## Stated exercise:
Print every line of the listing exactly, please.

## Data supplied:
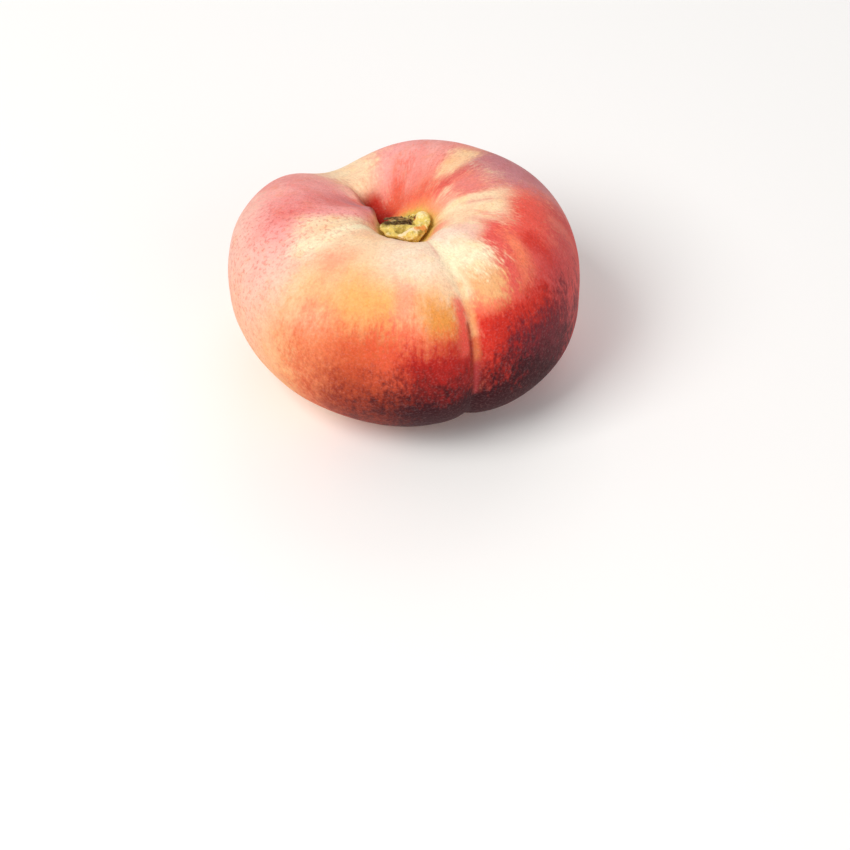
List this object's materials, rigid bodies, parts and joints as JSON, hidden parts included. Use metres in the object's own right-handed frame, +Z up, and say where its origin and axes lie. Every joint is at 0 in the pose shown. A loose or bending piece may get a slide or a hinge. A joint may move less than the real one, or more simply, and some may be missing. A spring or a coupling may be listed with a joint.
{
  "type": "flat peach",
  "caption": "Whole flat peach with a sunken stem pit, a folded shoulder, a shallow suture and a torn stub of stalk, resting on its blossom end.",
  "frame": {"origin": "middle of the fruit's outline seen from above, on the plane it rests on", "axes": "+Z up along the stem axis, +X towards the deep red side, -Y towards the front, the suture runs down at the front right"},
  "size_m": [0.0704, 0.0704, 0.0414],
  "materials": {
    "skin": "matt peach skin with short pale down, cream and orange ground with a red blush in streaks from the stem pit",
    "stalk": "torn, half dry stalk tissue, yellow-green with brown fibres"
  },
  "bodies": {
    "root": {"fruit": "skin", "stalk_stub": "stalk"}
  },
  "joints": []
}
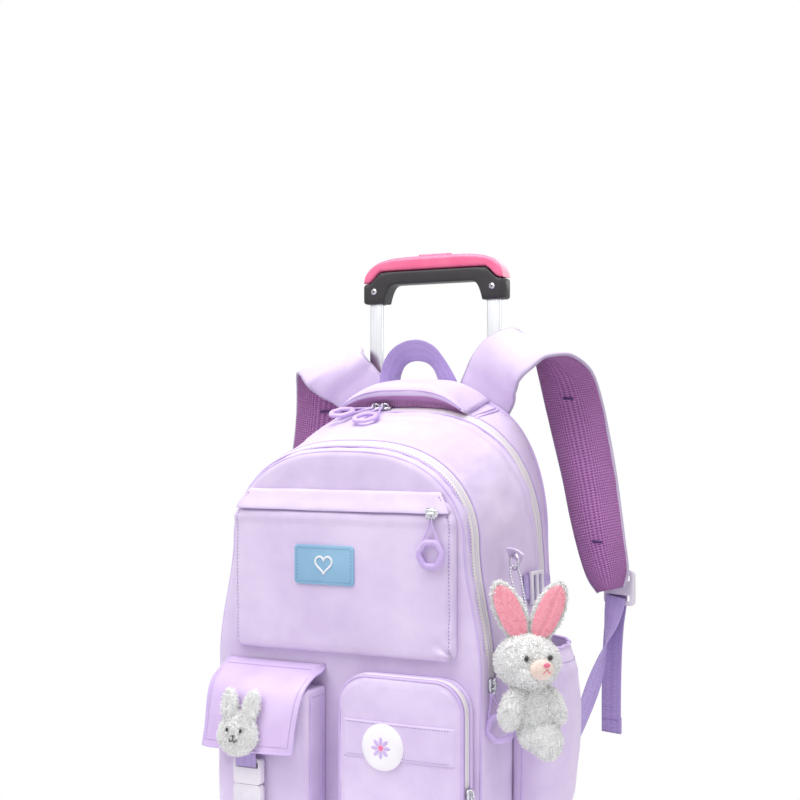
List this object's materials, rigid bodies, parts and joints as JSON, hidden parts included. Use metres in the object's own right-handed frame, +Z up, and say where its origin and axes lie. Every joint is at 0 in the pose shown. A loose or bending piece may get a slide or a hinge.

## Exercise response:
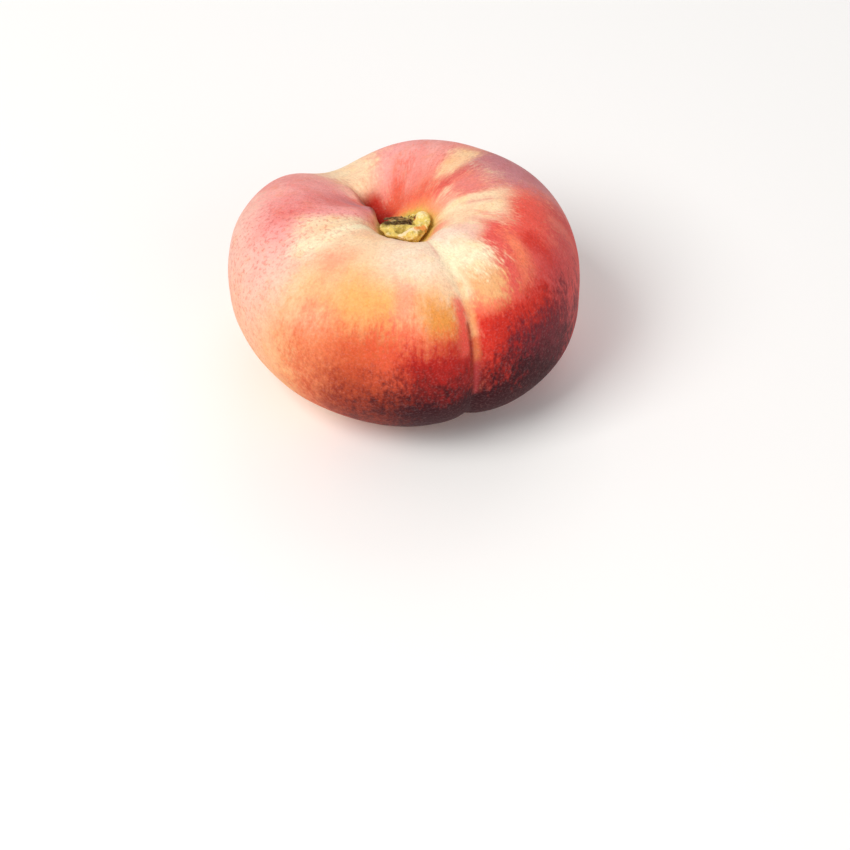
List this object's materials, rigid bodies, parts and joints as JSON, hidden parts included. Use metres in the object's own right-handed frame, +Z up, and say where its origin and axes lie. Every joint is at 0 in the pose shown. A loose or bending piece may get a slide or a hinge. A joint may move less than the real one, or more simply, and some may be missing. A spring or a coupling may be listed with a joint.
{
  "type": "flat peach",
  "caption": "Whole flat peach with a sunken stem pit, a folded shoulder, a shallow suture and a torn stub of stalk, resting on its blossom end.",
  "frame": {"origin": "middle of the fruit's outline seen from above, on the plane it rests on", "axes": "+Z up along the stem axis, +X towards the deep red side, -Y towards the front, the suture runs down at the front right"},
  "size_m": [0.0704, 0.0704, 0.0414],
  "materials": {
    "skin": "matt peach skin with short pale down, cream and orange ground with a red blush in streaks from the stem pit",
    "stalk": "torn, half dry stalk tissue, yellow-green with brown fibres"
  },
  "bodies": {
    "root": {"fruit": "skin", "stalk_stub": "stalk"}
  },
  "joints": []
}
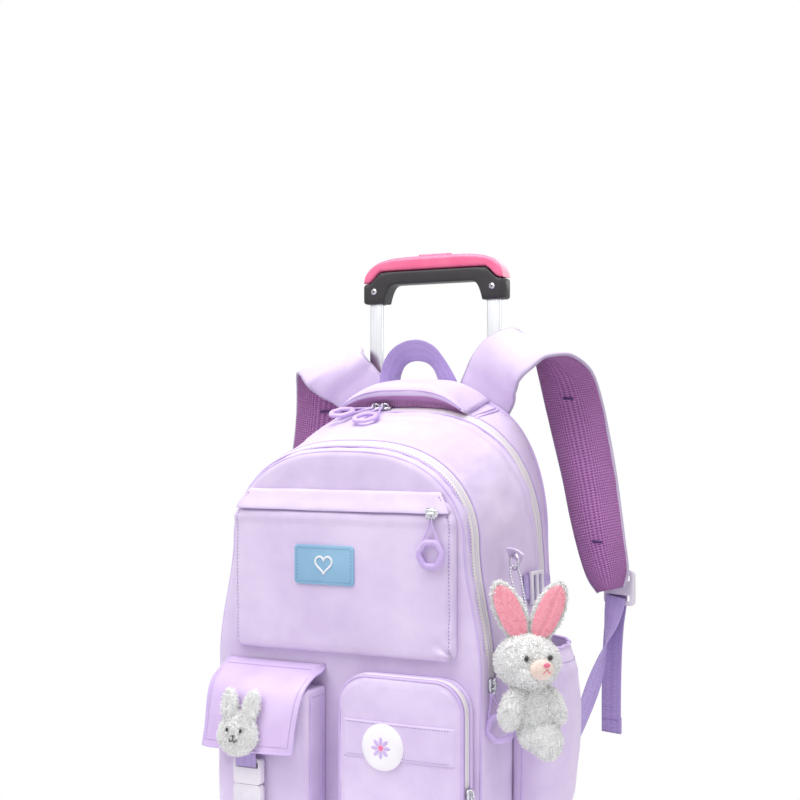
List this object's materials, rigid bodies, parts and joints as JSON, hidden parts included. Use metres in the object's own right-handed frame, +Z up, and say where its origin and axes lie. Every joint is at 0 in the pose shown. A loose or bending piece may get a slide or a hinge.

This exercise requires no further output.